§ WORK TO COMPLETE
Give back all the data exactly, line by line.

§ THE RECORDS
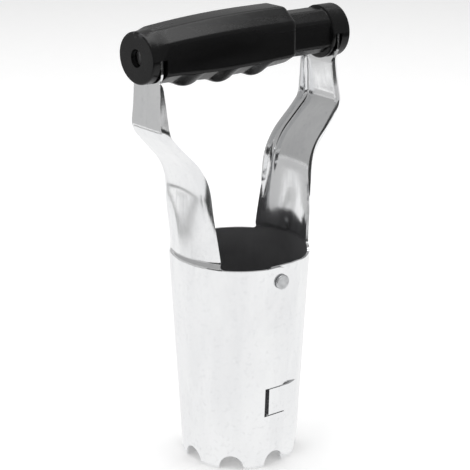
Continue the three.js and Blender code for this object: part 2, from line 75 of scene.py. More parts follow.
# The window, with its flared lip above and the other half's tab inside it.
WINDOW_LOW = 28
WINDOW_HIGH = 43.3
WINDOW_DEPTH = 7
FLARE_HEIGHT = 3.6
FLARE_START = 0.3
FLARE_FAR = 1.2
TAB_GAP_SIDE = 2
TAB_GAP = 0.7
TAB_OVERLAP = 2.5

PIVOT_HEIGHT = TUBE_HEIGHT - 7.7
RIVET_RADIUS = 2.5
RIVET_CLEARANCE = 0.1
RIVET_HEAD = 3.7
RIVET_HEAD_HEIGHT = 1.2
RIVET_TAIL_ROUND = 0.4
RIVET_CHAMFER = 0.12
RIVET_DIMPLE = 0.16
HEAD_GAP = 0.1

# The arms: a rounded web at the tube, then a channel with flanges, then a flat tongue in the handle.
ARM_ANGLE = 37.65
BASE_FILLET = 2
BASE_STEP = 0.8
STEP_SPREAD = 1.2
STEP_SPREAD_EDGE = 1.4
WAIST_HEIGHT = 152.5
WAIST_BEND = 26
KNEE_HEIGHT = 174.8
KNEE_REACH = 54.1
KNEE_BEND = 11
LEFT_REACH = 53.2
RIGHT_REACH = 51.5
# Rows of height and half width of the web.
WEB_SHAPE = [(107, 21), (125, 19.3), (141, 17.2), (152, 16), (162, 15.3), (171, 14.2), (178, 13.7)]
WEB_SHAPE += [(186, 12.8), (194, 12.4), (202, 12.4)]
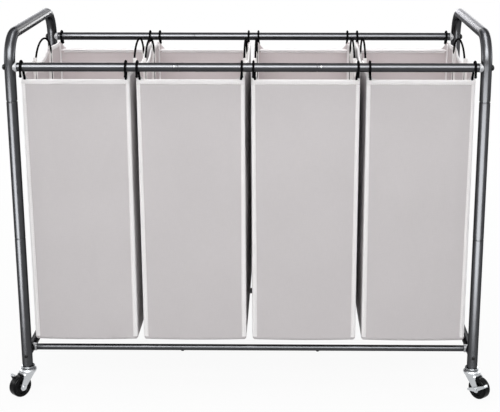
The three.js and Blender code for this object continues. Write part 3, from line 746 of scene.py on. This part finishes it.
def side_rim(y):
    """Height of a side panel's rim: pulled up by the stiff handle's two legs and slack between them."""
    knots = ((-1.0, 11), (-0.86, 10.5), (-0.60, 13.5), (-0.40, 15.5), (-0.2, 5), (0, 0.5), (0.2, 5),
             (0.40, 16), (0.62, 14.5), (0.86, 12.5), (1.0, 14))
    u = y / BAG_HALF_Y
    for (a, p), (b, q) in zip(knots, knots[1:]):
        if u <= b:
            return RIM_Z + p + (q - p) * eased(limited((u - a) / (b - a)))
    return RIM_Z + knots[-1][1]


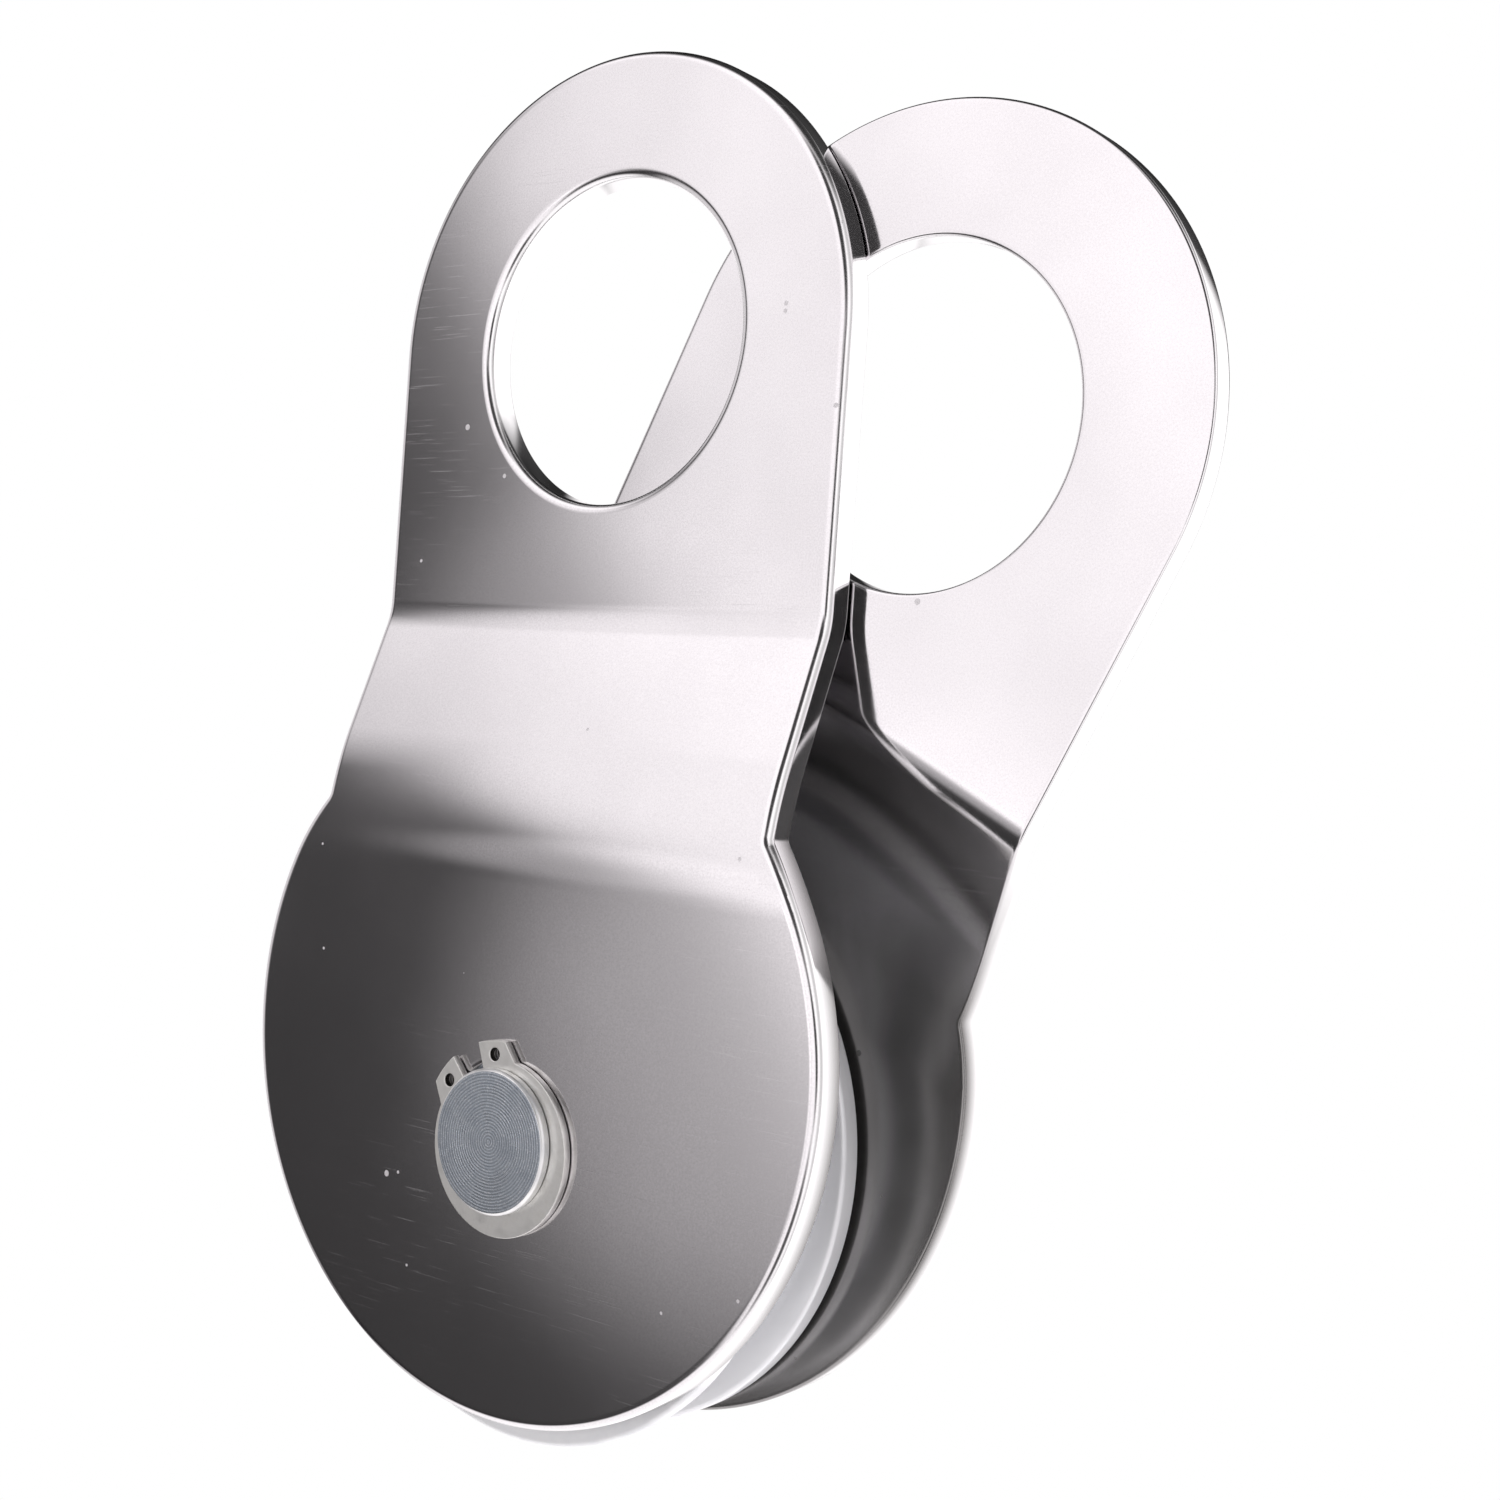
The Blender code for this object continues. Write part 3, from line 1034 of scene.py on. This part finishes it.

§ SOLUTION TO THE EXERCISE
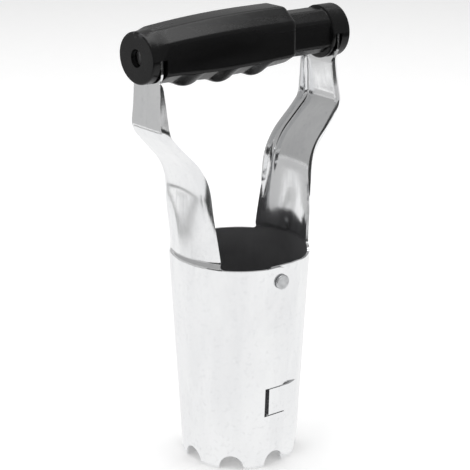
Continue the three.js and Blender code for this object: part 2, from line 75 of scene.py. More parts follow.
# The window, with its flared lip above and the other half's tab inside it.
WINDOW_LOW = 28
WINDOW_HIGH = 43.3
WINDOW_DEPTH = 7
FLARE_HEIGHT = 3.6
FLARE_START = 0.3
FLARE_FAR = 1.2
TAB_GAP_SIDE = 2
TAB_GAP = 0.7
TAB_OVERLAP = 2.5

PIVOT_HEIGHT = TUBE_HEIGHT - 7.7
RIVET_RADIUS = 2.5
RIVET_CLEARANCE = 0.1
RIVET_HEAD = 3.7
RIVET_HEAD_HEIGHT = 1.2
RIVET_TAIL_ROUND = 0.4
RIVET_CHAMFER = 0.12
RIVET_DIMPLE = 0.16
HEAD_GAP = 0.1

# The arms: a rounded web at the tube, then a channel with flanges, then a flat tongue in the handle.
ARM_ANGLE = 37.65
BASE_FILLET = 2
BASE_STEP = 0.8
STEP_SPREAD = 1.2
STEP_SPREAD_EDGE = 1.4
WAIST_HEIGHT = 152.5
WAIST_BEND = 26
KNEE_HEIGHT = 174.8
KNEE_REACH = 54.1
KNEE_BEND = 11
LEFT_REACH = 53.2
RIGHT_REACH = 51.5
# Rows of height and half width of the web.
WEB_SHAPE = [(107, 21), (125, 19.3), (141, 17.2), (152, 16), (162, 15.3), (171, 14.2), (178, 13.7)]
WEB_SHAPE += [(186, 12.8), (194, 12.4), (202, 12.4)]
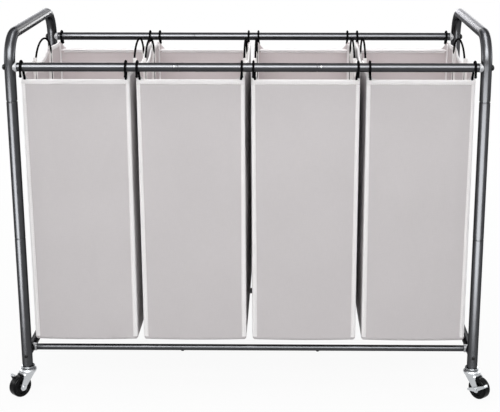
The three.js and Blender code for this object continues. Write part 3, from line 746 of scene.py on. This part finishes it.
def side_rim(y):
    """Height of a side panel's rim: pulled up by the stiff handle's two legs and slack between them."""
    knots = ((-1.0, 11), (-0.86, 10.5), (-0.60, 13.5), (-0.40, 15.5), (-0.2, 5), (0, 0.5), (0.2, 5),
             (0.40, 16), (0.62, 14.5), (0.86, 12.5), (1.0, 14))
    u = y / BAG_HALF_Y
    for (a, p), (b, q) in zip(knots, knots[1:]):
        if u <= b:
            return RIM_Z + p + (q - p) * eased(limited((u - a) / (b - a)))
    return RIM_Z + knots[-1][1]


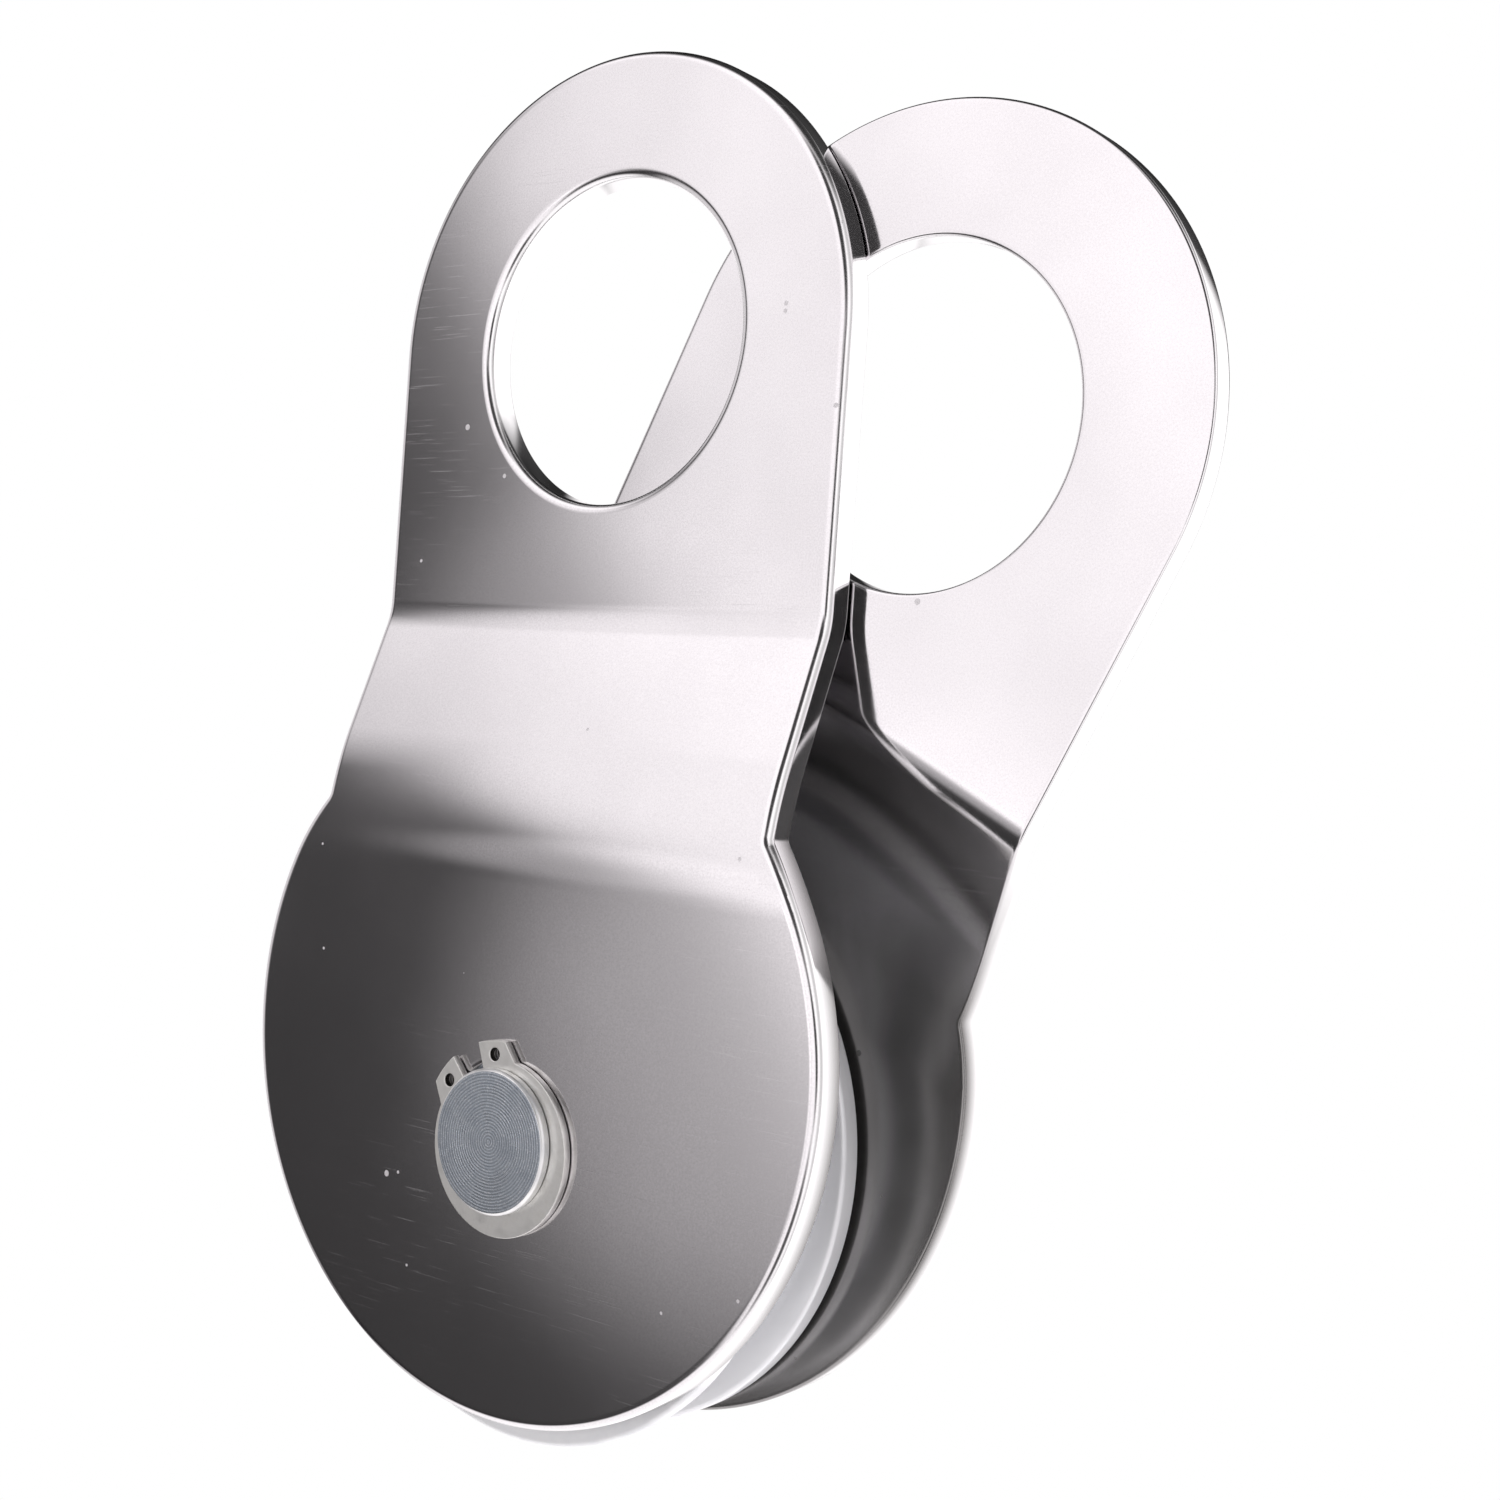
The Blender code for this object continues. Write part 3, from line 1034 of scene.py on. This part finishes it.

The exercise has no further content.